Chris: Falcon… I’m old enough that I was around during the Mego action figure days and he was the only one… That’s a big reason I’m so against the concept of him as black Cap.

Producer Tim: Chris and I had a discussion about Falcon and why it was important for Chris to see Sam retain his position as Falcon. In a nutshell he wants Sam to stand on his own, with his own identity. The idea that he “graduated” to become Cap means that his hero ID as Falcon wasn’t “good enough.” And the fear that he’ll be “demoted” back to Falcon when Steve returns to the mantle is galling.

Denny: When I learned there was a black Green Lantern. LAWD JAYSUS!!!!


Kevin: Spawn was the first black superhero that really made me look at comics from a diversity point of view. I have always known of Black Panther and Luke Cage. But I didn’t really connect with them because at the time, they were rarely seen, and were portrayed in a way that was stereotypical of this “Soul Brotha #1” type of image for Luke Cage, and played to the African tribal Stereotype for Black Panther. So for me they came off corny to say the least.

But with Spawn, I always thought he looked cool before even reading the comic. So when I finally saw the HBO animated series, and discovered he was black, I immediately read the comic. But fell in love with how the story was not written in a way that placed emphasis on pointing out he was black, but wrote the story about a guy, who through unimaginable circumstances, became a hero straight from hell… oh by the way, he’s black. That made me look at comics from the perspective of a good story shouldn’t care about your color, so why do we only see white male superheroes. I still loved reading those comics, but it was the presence of a black superhero, being seen as normal, was what made me really fall in love with the potential of what the medium should become.


Randy: My first was Static Shock and it finally meant seeing someone who looked like me in the superhero shows I was allowed to watch.

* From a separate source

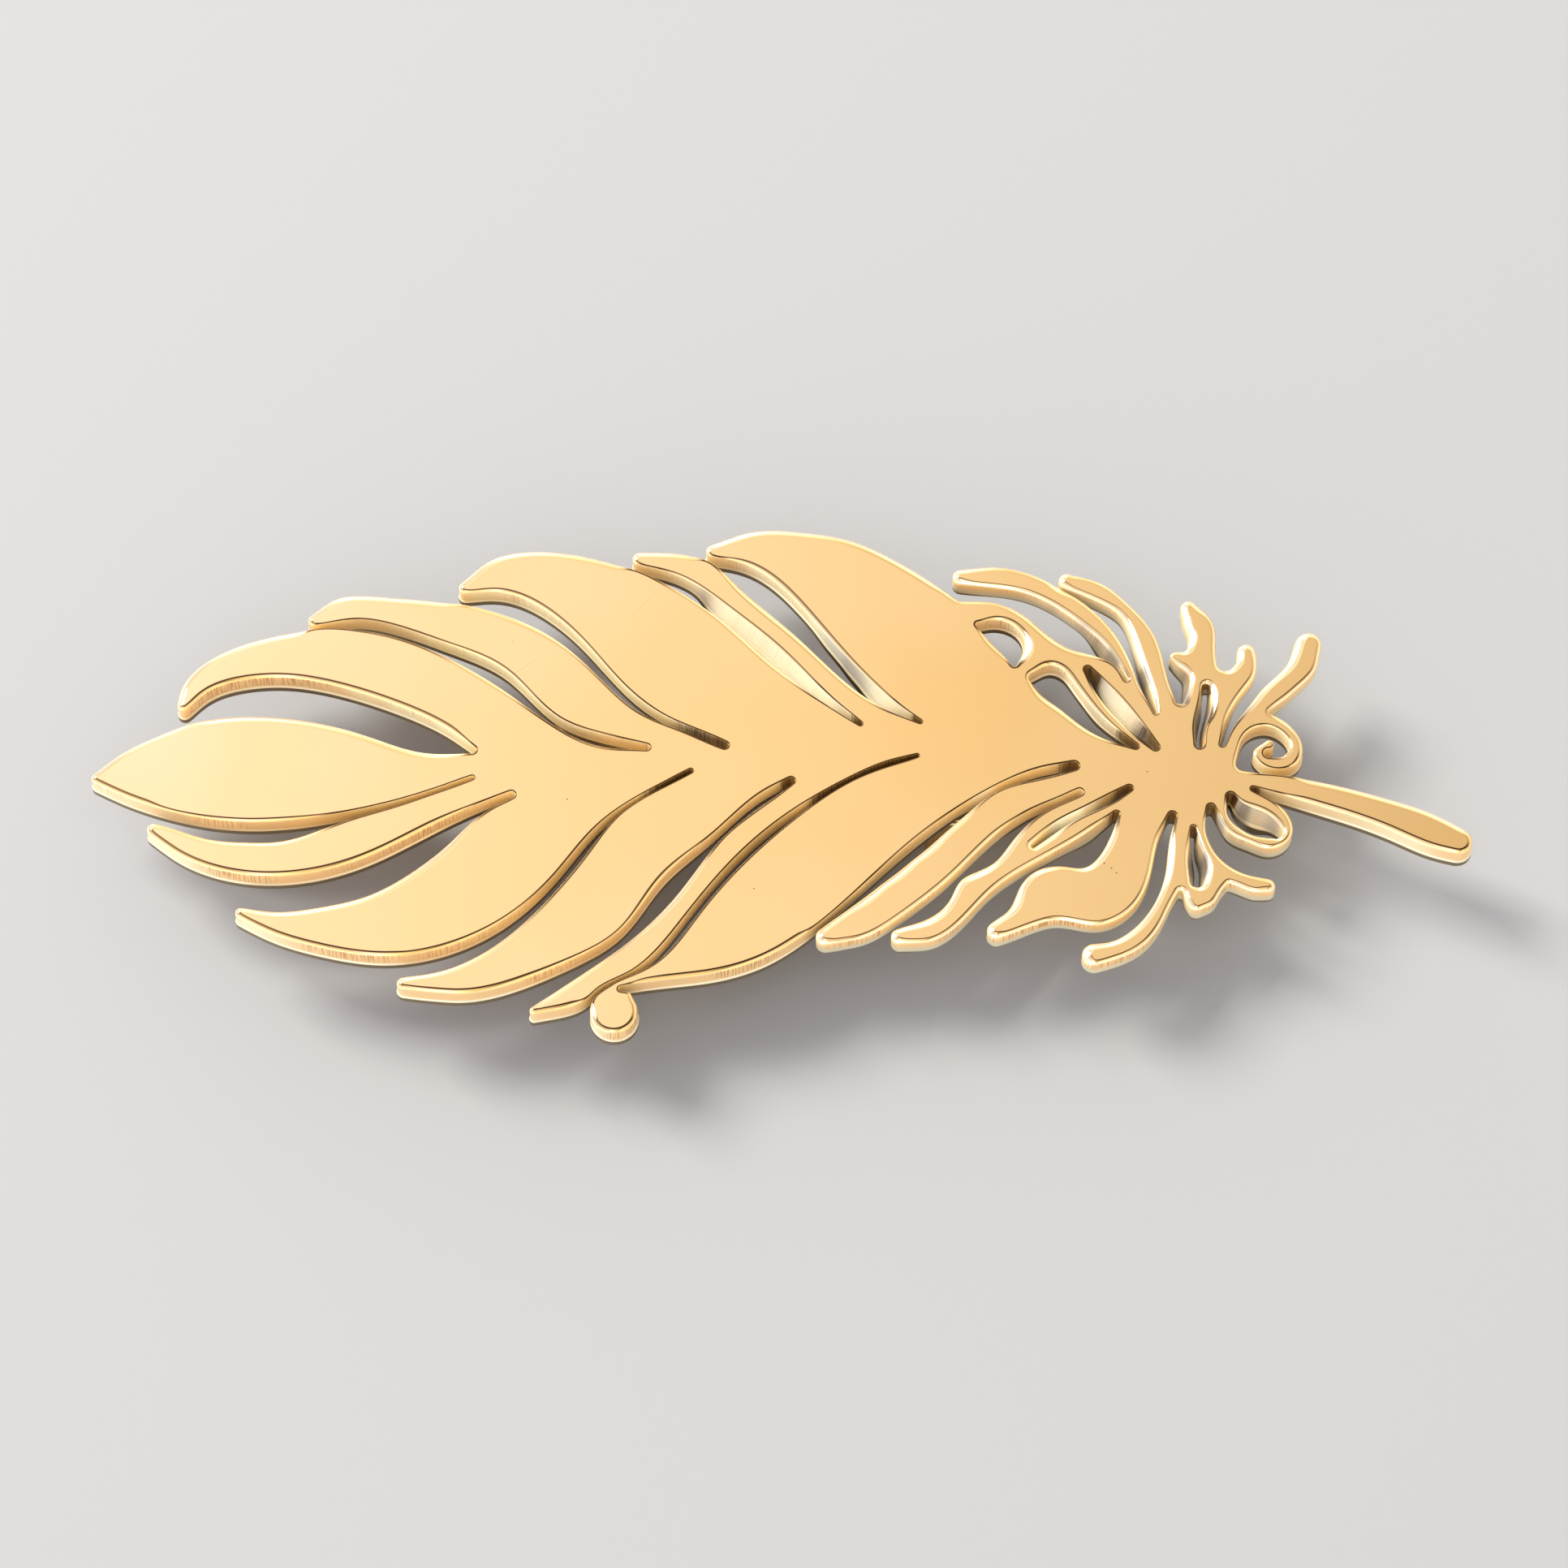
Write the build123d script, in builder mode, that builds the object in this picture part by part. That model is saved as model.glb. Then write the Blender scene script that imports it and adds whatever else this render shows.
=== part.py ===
from build123d import *
import math
import os
from typing import NamedTuple

# A feather brooch: a flat metal feather with its barbs cut apart, lying on the pin back behind it.
# The feather lies along X, from its tip at the left to its quill at the right, face up.

# Driving dimensions of the feather, in millimetres
feather_length = 70.0
feather_width = 28.0
plate_thickness = 1.6

# Driving dimensions of the pin back
stand_off = 4.2          # from the surface it lies on up to the back of the plate
solder_gap = 0.05        # the film of solder between the base bar and the plate
bar_length = 24.0
bar_width = 2.6
bar_thickness = 0.8
foot_width = 5.0         # hinge block and catch, across the feather
hinge_length = 3.4
catch_length = 2.6
foot_radius = 0.4        # of the upright corners of both blocks
wire_diameter = 0.8
wire_clearance = 0.2     # between the wire and the slot of the catch, all round
wire_overhang = 2.0      # how far the point stands out past the catch
point_length = 1.8
point_width = 0.16       # what the sharpened end is blunted to
bar_place = (482, 46)    # the middle of the base bar, in the same shares as the feather's outline


# Every place on the feather is a share of its size: "along" in thousandths of the length from
# the tip, "across" in thousandths of the width, over or under the line of the leaf's middle.
# A radius is in thousandths of the width too.
def place(along, across):
    x = (along - 500) / 1000 * feather_length
    y = across / 1000 * feather_width
    return Vector(x, y)


class Pin(NamedTuple):
    along: float
    across: float
    radius: float


class Fold(NamedTuple):
    name: str
    tip: Pin         # the rounded end of the barb or strand
    inward: tuple    # its edge, from the tip down into the cut
    cut: Pin         # the rounded bottom of the cut beside it
    outward: tuple   # the edge on the cut's other side, out to the next tip or corner
    corner: Pin = None    # one more inner corner before the next tip, where there is one
    beyond: tuple = None  # the edge from that corner out to the next tip


# The barbs of the lower side, from the leaf at the feather's tip to the curled one
lower_barbs = [
    Fold(
        "leaf",
        tip=Pin(5, 14, 12.5),
        inward=((20, -19), (50, -48), (80, -67), (115, -76), (150, -71), (190, -53), (230, -26), (262, 3)),
        cut=Pin(276.5, 13, 4),
        outward=((260, -8), (220, -46), (180, -78), (140, -110), (115, -112), (88, -106), (68, -91)),
    ),
    Fold(
        "second leaf",
        tip=Pin(47.5, -88, 13.5),
        inward=((63, -135), (83, -161), (123, -183), (162, -177), (200, -148), (240, -95), (280, -41)),
        cut=Pin(305, -21, 7),
        outward=((290, -49), (278, -71), (261, -113), (231, -176), (201, -218), (170, -238), (137, -247)),
    ),
    Fold(
        "first lower barb",
        tip=Pin(113, -252, 12),
        inward=((130, -289), (170, -323), (215, -340), (260, -322), (300, -271), (340, -172), (370, -76),
                (400, -19)),
        cut=Pin(434.5, 26.5, 4),
        outward=((415, -6), (385, -57), (360, -138), (330, -235), (290, -325), (250, -368)),
    ),
    Fold(
        "second lower barb",
        tip=Pin(231, -389, 14),
        inward=((250, -409), (275, -412), (310, -392), (350, -347), (385, -289), (415, -186), (450, -101),
                (490, -10)),
        cut=Pin(507, 7, 6.5),
        outward=((480, -55), (460, -100), (430, -199), (390, -311), (350, -385)),
    ),
    Fold(
        "third lower barb",
        tip=Pin(324, -442, 9),
        inward=((350, -437), (362, -421), (369, -403), (390, -372), (430, -265), (470, -138), (510, -49),
                (550, 14), (580, 48)),
        cut=Pin(598.5, 57, 3),
        outward=((560, 18), (520, -47), (480, -137), (440, -259), (405, -361), (378, -396)),
    ),
    Fold(
        "curled barb",
        tip=Pin(381.3, -444, 44),
        inward=((392.6, -407),),
        cut=Pin(386, -401, 4),
        outward=((410, -387), (450, -374), (490, -341), (530, -268), (570, -172), (610, -81), (650, -10),
                 (690, 34)),
        corner=Pin(712, 37, 8),
        beyond=((685, 10), (660, -10), (640, -44), (605, -124), (565, -209), (542, -256)),
    ),
]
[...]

Parker: Think it would have been Static Shock, and it was inspiring. I didn’t understand why at the time but now I think it was because it was be first hero I really identified with because he was so much like me.

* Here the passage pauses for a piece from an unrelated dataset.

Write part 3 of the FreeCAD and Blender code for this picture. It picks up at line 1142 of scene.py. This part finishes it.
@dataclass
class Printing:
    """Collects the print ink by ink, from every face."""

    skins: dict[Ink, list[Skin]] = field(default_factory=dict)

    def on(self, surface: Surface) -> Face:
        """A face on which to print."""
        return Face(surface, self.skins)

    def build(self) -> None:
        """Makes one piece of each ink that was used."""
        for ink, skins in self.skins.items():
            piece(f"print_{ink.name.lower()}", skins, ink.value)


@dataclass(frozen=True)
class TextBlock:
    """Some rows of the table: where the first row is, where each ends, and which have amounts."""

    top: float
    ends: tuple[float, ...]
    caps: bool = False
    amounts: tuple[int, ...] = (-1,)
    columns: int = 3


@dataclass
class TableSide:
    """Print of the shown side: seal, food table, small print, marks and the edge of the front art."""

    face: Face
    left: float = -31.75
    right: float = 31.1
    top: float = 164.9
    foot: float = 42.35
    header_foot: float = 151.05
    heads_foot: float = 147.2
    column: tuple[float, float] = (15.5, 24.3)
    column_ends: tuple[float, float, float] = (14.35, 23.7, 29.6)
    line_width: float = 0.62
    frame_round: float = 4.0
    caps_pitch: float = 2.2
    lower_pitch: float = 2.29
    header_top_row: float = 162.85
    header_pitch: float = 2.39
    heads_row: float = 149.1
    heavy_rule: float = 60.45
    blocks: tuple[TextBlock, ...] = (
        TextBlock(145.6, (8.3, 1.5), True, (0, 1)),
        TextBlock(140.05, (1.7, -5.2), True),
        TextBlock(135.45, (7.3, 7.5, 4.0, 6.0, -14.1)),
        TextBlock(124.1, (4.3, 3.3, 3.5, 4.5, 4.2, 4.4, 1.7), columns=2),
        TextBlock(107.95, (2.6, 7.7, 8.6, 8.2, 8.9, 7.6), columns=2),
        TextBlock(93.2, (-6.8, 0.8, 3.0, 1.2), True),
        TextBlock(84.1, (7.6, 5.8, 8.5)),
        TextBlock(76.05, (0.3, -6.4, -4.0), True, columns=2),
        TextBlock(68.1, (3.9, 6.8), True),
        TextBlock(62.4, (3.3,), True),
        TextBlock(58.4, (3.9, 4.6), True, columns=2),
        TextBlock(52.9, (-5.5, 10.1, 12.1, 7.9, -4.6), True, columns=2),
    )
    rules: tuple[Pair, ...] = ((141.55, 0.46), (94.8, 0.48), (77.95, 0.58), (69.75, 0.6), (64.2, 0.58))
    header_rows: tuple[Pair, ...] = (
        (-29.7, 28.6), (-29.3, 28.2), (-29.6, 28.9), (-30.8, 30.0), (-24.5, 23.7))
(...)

Ben: Probably one of the most important characters in X-Men (and the most hated by far) Bishop. I received an action figure of Bishop when I was 6 and began reading about him in comics. I loved his “by any means necessary” attitude and the way his character presented REAL consequences for the actions of the X-Men in the convoluted time travel story lines. Ultimately, I think Bishop’s legacy is of a tormented traitor… very much the “Lando Calrissian” of mutants. He consistently had to make tough choices and was a damaged individual as a result. He showed me what humanity was.

4 thoughts on “Roundtable: The Importance of Black Superheroes

  1. There were no bona fide Black Superheroes when I was a kid. M.A.N.T.I.S. and Spawn didn’t hit until I was a late teen/young adult–and I would say that they were FAVES.

    But, back to kiddie-dom, I used to race home after school to catch THE SUBMARINER…because I was in love with the First Prince of Atlantis, Namor McKenzie. {This comic has been around for about 70 years, folks!)

    Bruce Lee was my childhood idol, and Namor had this sort of Asian look to his face and although he was not technically “Black,” I’d say he was technically an OTHER and definitely a PoC or CoC, because as you know, his marine blue-bued mother was Princess Fen, the Queen of Sharks and the Goddess of the Seals.

    There was a real racial component to their existence highlighted by this famous quote from Fen’s father, Emperor Thakkor:

    “Thou, Fen – beautiful goddess of the seals – thou shalt find thy way into the hands of these white monsters, there to work your feminine wiles to our racial advantage – get thee hence, while there is yet time!”
    — Thakorr, Emperor of Atlantis

    Namor’s dad was a white sea captain named Leonard McKenzie of The Oracle , who fell in love with Princess Fen and married her and later fathered Namor.

    More on MANTIS and Spawn. . .

  2. I loved every one of these guys, but my personal fave growing up was also MANTIS because of all the reasons the other gent specified. Of course, I was a huge fan of the white heroes, which numbered in the countless, and found ways to identify with them and love them too. That’s why I find myself against race-casting. I don’t want my childhood faves messed with.

    However, Hollywood, in all its grand ability to completely ignore minority artists, does routinely seek to engage audiences of color by casting against source material (i.e. Michael B. Jordan as the Human Torch.) It’s a case of 1960’s white creatives building a universe full of white heroes, and now that we’re in the future, their cache of heroes of color is vastly limited come time to make big movies. It’s the chickens coming home to roost and their white, out of touch top brass are left with bad decisions to make. That all leads me to my solution.

    New comic book characters are created often. Yet these creations still don’t turn out to be viable solutions to the problem presented. Look at Marvel’s Runaways. Glad Nico Minoru’s in there (need more Asians too), but this was a failed opportunity to give us a black representative. If one came later, I’m unaware. But this is just an example of how the comics companies can fix a problem and how they haven’t been fixing anything.

    Still, there are untapped, dormant or completely abandoned resources to be tapped. Icon is grossly underused and an adult Static would get a very warm welcome, but I understand that Reggie Hudlin is still set on a live action version starring Jaden Smith. Anyway, Todd Johnson’s “Tribe” was deep-sixed early, but those characters exist as long as someone is down with reviving them. I especially liked the character Short Order.

    Sorry for rambling. Geek and all that.

    Thanks for the post, guys. Keep it up.